Keypoint: The Board advanced the modified proposed CPRA regulations with the goal of submitting final regulations to the Office of Administrative Law by year end.

On October 28 and 29, 2022, the California Privacy Protection Agency (Agency) Board held a meeting to review and consider the modified proposed California Consumer Privacy Act (CCPA) regulations. The Agency previously published the modified proposed regulations on September 17, 2022. The modified proposed regulations contain many changes to the initial proposed regulations based on comments the Agency received during the public comment period.

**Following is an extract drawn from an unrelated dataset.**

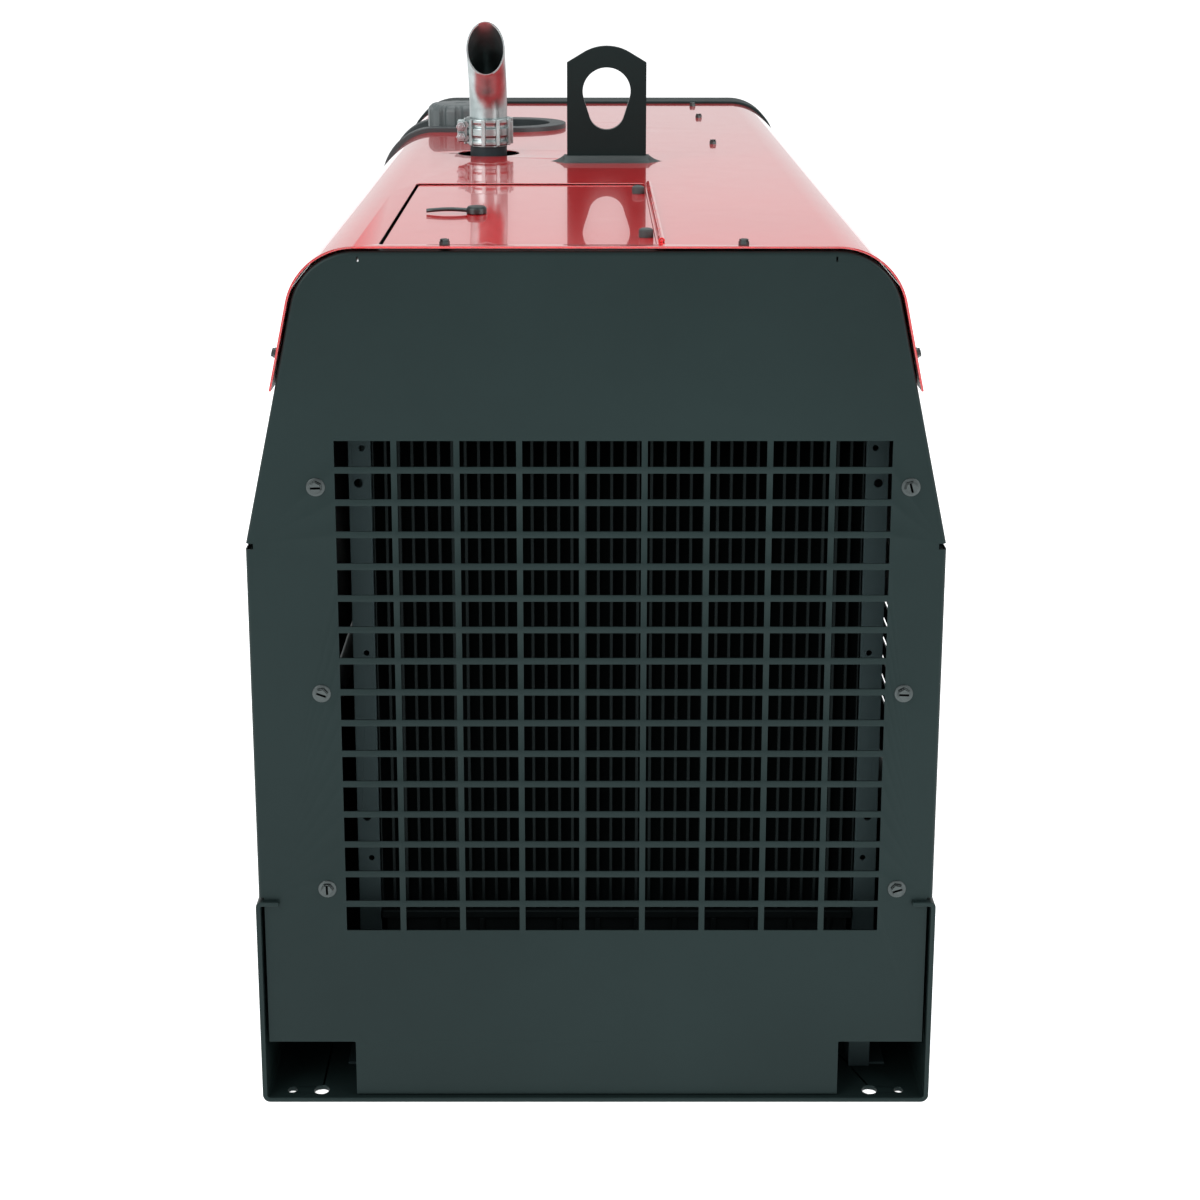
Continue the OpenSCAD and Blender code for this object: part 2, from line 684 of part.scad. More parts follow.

At the conclusion of the meeting, the Board authorized Agency staff to take all steps necessary to prepare and notice modifications to the proposed regulatory amendments. Once noticed, stakeholders will have fifteen days to provide comments. The Board’s General Counsel explained that the Agency hopes to have final rules submitted to the Office of Administrative Law (OAL) for review by the end of the year. If that timeframe holds, the regulations would become effective in late January or early February.

Below is a summary of key takeaways from the meeting.

Timeframe and Process for Finalization

At the start of the meeting, Agency General Counsel Philip Laird outlined the remaining rulemaking process. According to Laird, after the Board meeting, Agency staff will consider the additional modifications arising out of the meeting and work to publish modified proposed rules for formal comment in the next week or two.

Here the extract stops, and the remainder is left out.